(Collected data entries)
^^^^

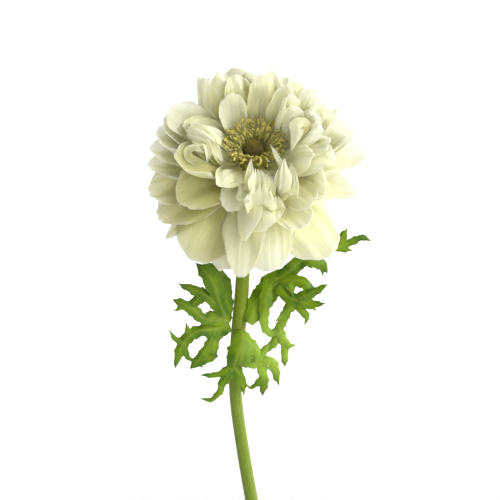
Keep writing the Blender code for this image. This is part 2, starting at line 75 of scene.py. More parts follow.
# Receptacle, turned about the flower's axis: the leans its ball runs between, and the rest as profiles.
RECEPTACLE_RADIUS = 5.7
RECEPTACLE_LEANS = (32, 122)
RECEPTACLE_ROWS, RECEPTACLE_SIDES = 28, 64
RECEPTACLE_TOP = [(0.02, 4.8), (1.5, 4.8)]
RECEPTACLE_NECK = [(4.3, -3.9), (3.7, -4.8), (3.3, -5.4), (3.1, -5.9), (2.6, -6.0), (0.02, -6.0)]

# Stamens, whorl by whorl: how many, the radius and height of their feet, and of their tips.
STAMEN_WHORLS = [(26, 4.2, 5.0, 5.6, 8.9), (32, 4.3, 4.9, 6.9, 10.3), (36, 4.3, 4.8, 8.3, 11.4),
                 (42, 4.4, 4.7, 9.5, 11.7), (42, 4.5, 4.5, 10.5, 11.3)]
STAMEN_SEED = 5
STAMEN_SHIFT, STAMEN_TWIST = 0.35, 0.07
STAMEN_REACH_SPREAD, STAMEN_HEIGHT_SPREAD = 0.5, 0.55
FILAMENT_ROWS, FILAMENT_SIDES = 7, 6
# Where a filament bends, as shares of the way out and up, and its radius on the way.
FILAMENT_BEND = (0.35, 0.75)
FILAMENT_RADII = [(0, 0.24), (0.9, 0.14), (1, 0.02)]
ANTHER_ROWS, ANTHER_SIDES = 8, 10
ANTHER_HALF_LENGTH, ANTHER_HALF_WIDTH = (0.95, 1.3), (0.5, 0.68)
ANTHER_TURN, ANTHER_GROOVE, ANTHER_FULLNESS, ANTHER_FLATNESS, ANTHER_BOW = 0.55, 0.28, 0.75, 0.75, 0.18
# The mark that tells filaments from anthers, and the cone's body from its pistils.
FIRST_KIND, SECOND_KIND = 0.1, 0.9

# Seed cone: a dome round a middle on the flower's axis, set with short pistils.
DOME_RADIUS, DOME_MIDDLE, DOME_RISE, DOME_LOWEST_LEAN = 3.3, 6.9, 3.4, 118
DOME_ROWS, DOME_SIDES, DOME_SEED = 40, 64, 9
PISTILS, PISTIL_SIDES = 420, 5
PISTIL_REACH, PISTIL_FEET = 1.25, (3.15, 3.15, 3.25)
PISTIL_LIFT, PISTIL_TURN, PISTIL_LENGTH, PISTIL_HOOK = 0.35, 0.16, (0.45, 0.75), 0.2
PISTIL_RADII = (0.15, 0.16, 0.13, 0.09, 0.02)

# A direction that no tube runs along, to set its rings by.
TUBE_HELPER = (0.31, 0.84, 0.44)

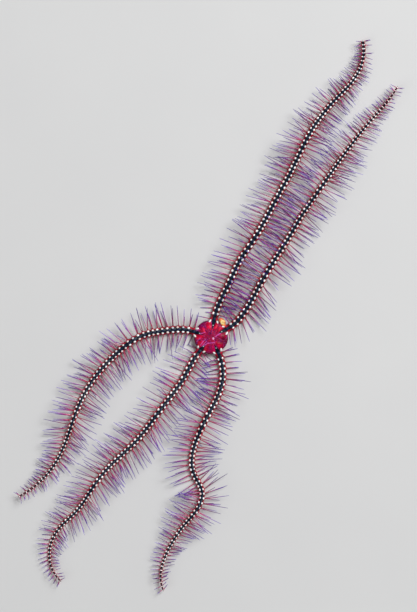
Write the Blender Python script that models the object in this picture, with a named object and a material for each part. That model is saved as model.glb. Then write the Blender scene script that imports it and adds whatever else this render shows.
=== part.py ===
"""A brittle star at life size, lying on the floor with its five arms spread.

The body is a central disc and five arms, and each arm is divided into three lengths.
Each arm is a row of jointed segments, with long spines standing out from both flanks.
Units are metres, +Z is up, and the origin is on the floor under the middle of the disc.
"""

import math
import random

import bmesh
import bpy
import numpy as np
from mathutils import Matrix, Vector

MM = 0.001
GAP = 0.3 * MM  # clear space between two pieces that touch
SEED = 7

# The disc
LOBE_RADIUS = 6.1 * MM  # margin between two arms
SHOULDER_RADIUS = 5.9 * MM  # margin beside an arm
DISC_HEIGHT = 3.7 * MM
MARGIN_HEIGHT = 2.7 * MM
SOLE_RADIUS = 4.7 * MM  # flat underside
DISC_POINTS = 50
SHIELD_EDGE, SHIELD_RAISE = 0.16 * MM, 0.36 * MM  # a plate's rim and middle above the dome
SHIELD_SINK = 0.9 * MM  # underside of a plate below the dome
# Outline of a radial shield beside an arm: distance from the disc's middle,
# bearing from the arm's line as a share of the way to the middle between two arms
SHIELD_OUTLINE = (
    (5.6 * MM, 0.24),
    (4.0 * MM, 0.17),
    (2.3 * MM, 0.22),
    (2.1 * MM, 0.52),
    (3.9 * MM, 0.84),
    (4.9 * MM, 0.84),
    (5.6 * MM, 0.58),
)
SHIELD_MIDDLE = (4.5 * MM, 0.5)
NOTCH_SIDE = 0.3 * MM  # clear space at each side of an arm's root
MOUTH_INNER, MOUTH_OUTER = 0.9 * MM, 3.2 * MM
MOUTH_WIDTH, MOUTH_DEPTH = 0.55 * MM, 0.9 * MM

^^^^

Copy each line holding the word "with" from the listing above.

RESULT OF THIS TASK:
# Seed cone: a dome round a middle on the flower's axis, set with short pistils.
Write the Blender Python script that models the object in this picture, with a named object and a material for each part. That model is saved as model.glb. Then write the Blender scene script that imports it and adds whatever else this render shows.
"""A brittle star at life size, lying on the floor with its five arms spread.
Each arm is a row of jointed segments, with long spines standing out from both flanks.